CAN Bus Telemetry with a Rust Daemon

The core of the physical API is a Rust daemon that listens on the CAN bus. This daemon handles all low-level communication with the robot arm, parsing raw CAN frames into structured telemetry data.

The daemon exposes this data through a Unix socket, allowing other services to consume it without needing direct CAN bus access. Key responsibilities include:

  • Reading CAN frames from the bus at 1 kHz
  • Parsing joint positions, velocities, and currents
  • Handling error frames and bus-off conditions
  • Publishing telemetry via the Unix socket interface

Dashboards and Alerts

A Python-based dashboard consumes the telemetry stream and provides real-time visualization. Built with FastAPI and WebSockets, it offers:

  • Live joint position plots
  • Velocity and current monitoring
  • System health indicators
  • Configurable alert thresholds

Alerts are triggered when any joint exceeds predefined limits. The alert system supports multiple notification channels, including:

  • Console logging
  • WebSocket push to connected clients
  • HTTP callbacks for external integrations

Live 3D Arm Mirror

The most visually compelling component is a live 3D copy of the robot arm that mirrors the real one in real time. This uses Three.js for rendering and receives joint positions via WebSocket.

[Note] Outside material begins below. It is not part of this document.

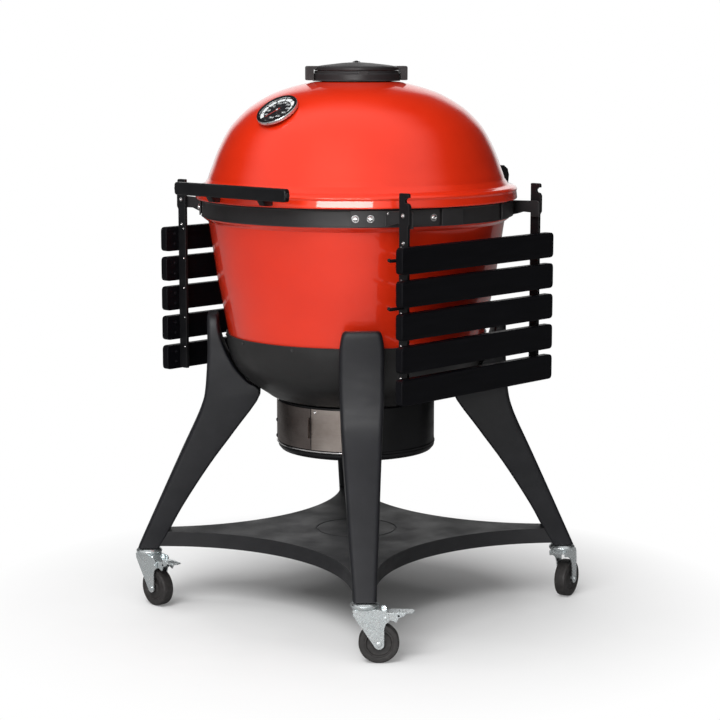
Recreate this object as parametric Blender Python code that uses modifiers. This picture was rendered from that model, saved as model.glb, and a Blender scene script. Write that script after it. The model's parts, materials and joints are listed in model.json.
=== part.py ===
"""Kamado ceramic grill on a wheeled stand, one solid for each piece.

Metres, +Z up, with the handle at the front, -Y. The model's origin is the centre of the bottom shelf's
top face, on the bowl's axis. Heights in this file are counted from the floor, and one empty on the
floor, which everything is parented to, brings them down to the origin. An azimuth is an angle about
the bowl's axis in degrees, 0 at the front and 90 at the right (+X).
"""

from math import asin, cos, pi, radians, sin, sqrt, tau

import bmesh
import bpy
from mathutils import Matrix, Vector

# ---------------------------------------------------------------- driving dimensions

GAP = 0.0003                # left between pieces that touch
ROUND_STEPS = 36            # facets of the bowl, the lid and their rings
MIDDLE_STEPS = 24           # facets of the vent, the thermometer and the basket
SMALL_STEPS = 16            # facets of wheels and caster races
PIN_STEPS = 10              # facets of pins and their bores

# Lid and bowl
PARTING_Z = 0.876           # underside of the lid's flange
FLANGE_R = 0.338
BOWL_RIM_Z = 0.872
BOWL_RIM_R = 0.323
BOWL_FLOOR_Z = 0.477
LEDGE_Z = 0.800             # step inside the bowl that carries the rack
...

The 3D model matches the physical arm's kinematics exactly. Each joint updates at 60 fps, creating a smooth, accurate digital twin. The mirror runs in a browser and requires no special hardware-just the telemetry stream from the Rust daemon.

Architecture Overview

The complete system stack:

  1. Physical layer: CAN bus on the robot arm
  2. Daemon layer: Rust daemon reading CAN frames
  3. Transport layer: Unix socket for inter-process communication
  4. API layer: FastAPI server with WebSocket endpoints
  5. Presentation layer: Dashboard and 3D mirror in the browser

This separation keeps each component focused and testable. The Rust daemon handles real-time constraints, while the Python services provide flexibility for visualization and alerting.